— Required work —
Restate each entry word for word, leaving nothing out.

Object modeling scripts:
┏━━

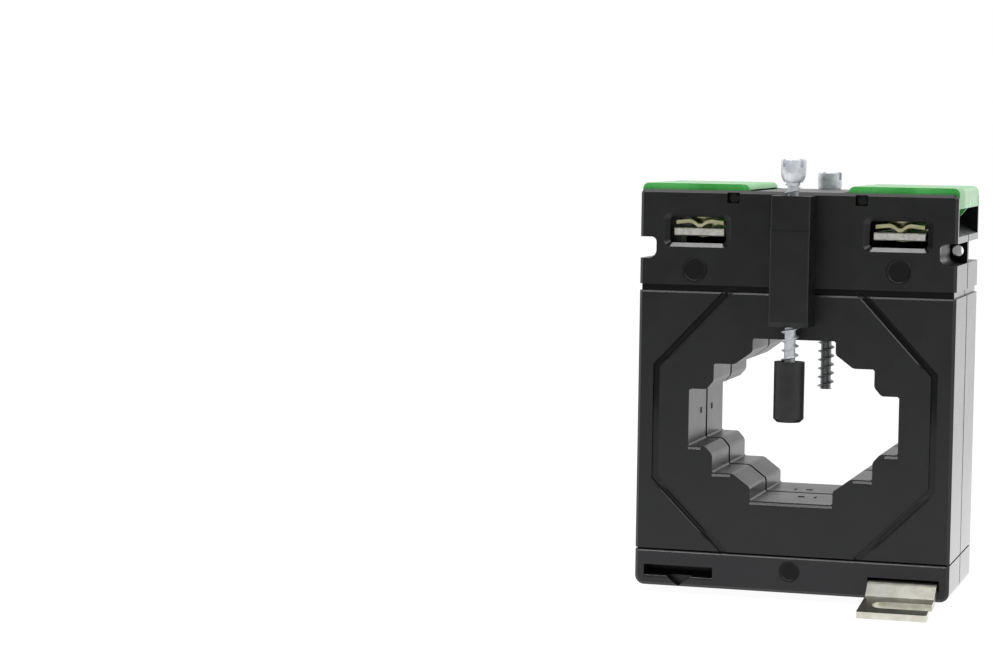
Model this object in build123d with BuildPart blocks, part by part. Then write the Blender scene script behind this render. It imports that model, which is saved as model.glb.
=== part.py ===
from build123d import *
import os
from math import cos, hypot, pi, radians, sqrt, tan

os.makedirs("parts", exist_ok=True)

# Window, stepped to take a flat, a middle or a tall bar, or a round conductor
flat_bar_width = 63.8
flat_bar_height = 17.4
middle_bar_width = 48.8
middle_bar_height = 33.2
tall_bar_width = 25.2
tall_bar_height = 49.2
inner_relief_width = 5.4
inner_relief_height = 4.0
outer_relief_width = 2.2
outer_relief_height = 2.5
window_corner = 0.45
sleeve_wall = 2.0

# Ring inside: a strip-wound core, its secondary winding and a tape wrap
core_build = 5.0
core_strip_width = 39.2
winding_thickness = 1.2
tape_thickness = 0.5
ring_clearance = 0.3
layer_clearance = 0.05
ring_sides = 40

# Housing walls and the room round the ring
wall = 2.4
ring_side_gap = 1.35
ring_underside = 7.85
ring_top_gap = 1.25
compartment_floor = 3.4
compartment_depth = 20.0
compartment_inner_wall = 1.8
compartment_outer_wall = 1.7
lower_corner = 2.8
upper_corner = 1.5
face_edge = 0.9
seam_edge = 0.3

# Moulded lines on the face: a belt, an octagon and a fine line below
belt_width = 2.0
fine_line_width = 0.5
line_depth = 0.7
octagon_inset = 5.8
octagon_top = 39.2
octagon_bottom = 40.9
octagon_top_corner = 20.0
octagon_bottom_corner = 20.0
octagon_upper = 15.4
octagon_lower = 18.8

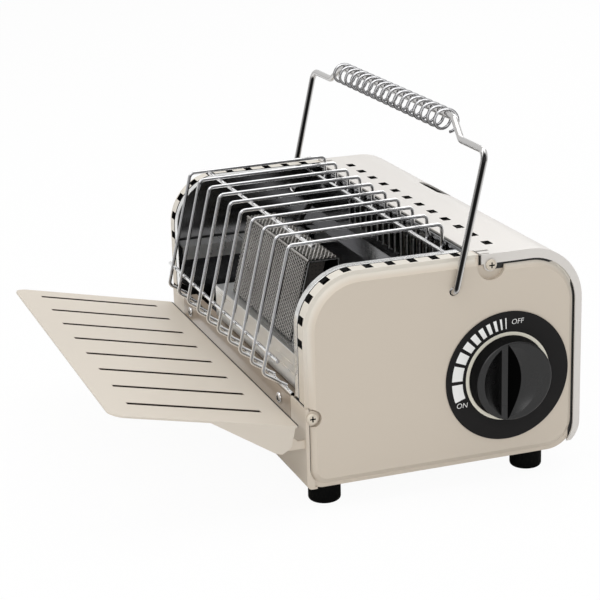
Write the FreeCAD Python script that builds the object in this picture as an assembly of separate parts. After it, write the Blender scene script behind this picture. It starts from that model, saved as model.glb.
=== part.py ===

┗━━

— The answer —
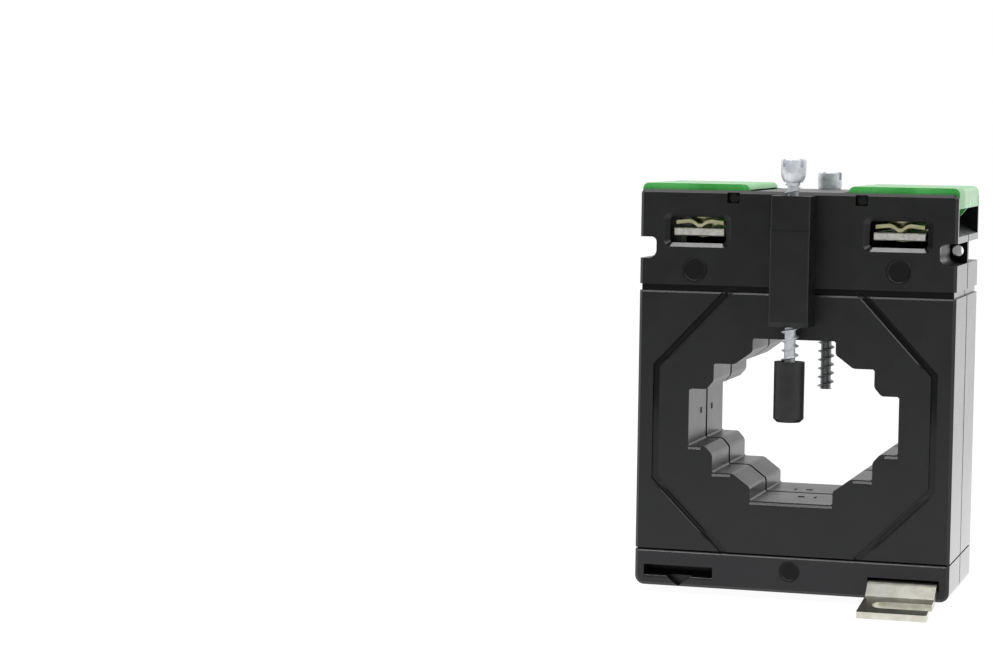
Model this object in build123d with BuildPart blocks, part by part. Then write the Blender scene script behind this render. It imports that model, which is saved as model.glb.
=== part.py ===
from build123d import *
import os
from math import cos, hypot, pi, radians, sqrt, tan

os.makedirs("parts", exist_ok=True)

# Window, stepped to take a flat, a middle or a tall bar, or a round conductor
flat_bar_width = 63.8
flat_bar_height = 17.4
middle_bar_width = 48.8
middle_bar_height = 33.2
tall_bar_width = 25.2
tall_bar_height = 49.2
inner_relief_width = 5.4
inner_relief_height = 4.0
outer_relief_width = 2.2
outer_relief_height = 2.5
window_corner = 0.45
sleeve_wall = 2.0

# Ring inside: a strip-wound core, its secondary winding and a tape wrap
core_build = 5.0
core_strip_width = 39.2
winding_thickness = 1.2
tape_thickness = 0.5
ring_clearance = 0.3
layer_clearance = 0.05
ring_sides = 40

# Housing walls and the room round the ring
wall = 2.4
ring_side_gap = 1.35
ring_underside = 7.85
ring_top_gap = 1.25
compartment_floor = 3.4
compartment_depth = 20.0
compartment_inner_wall = 1.8
compartment_outer_wall = 1.7
lower_corner = 2.8
upper_corner = 1.5
face_edge = 0.9
seam_edge = 0.3

# Moulded lines on the face: a belt, an octagon and a fine line below
belt_width = 2.0
fine_line_width = 0.5
line_depth = 0.7
octagon_inset = 5.8
octagon_top = 39.2
octagon_bottom = 40.9
octagon_top_corner = 20.0
octagon_bottom_corner = 20.0
octagon_upper = 15.4
octagon_lower = 18.8

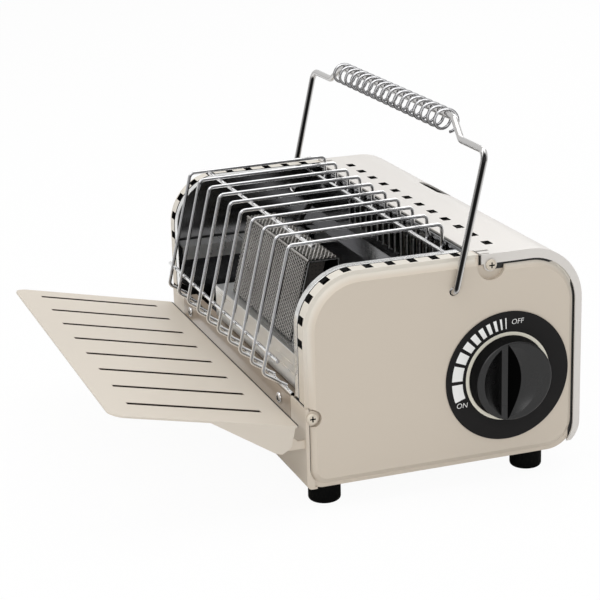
Write the FreeCAD Python script that builds the object in this picture as an assembly of separate parts. After it, write the Blender scene script behind this picture. It starts from that model, saved as model.glb.
=== part.py ===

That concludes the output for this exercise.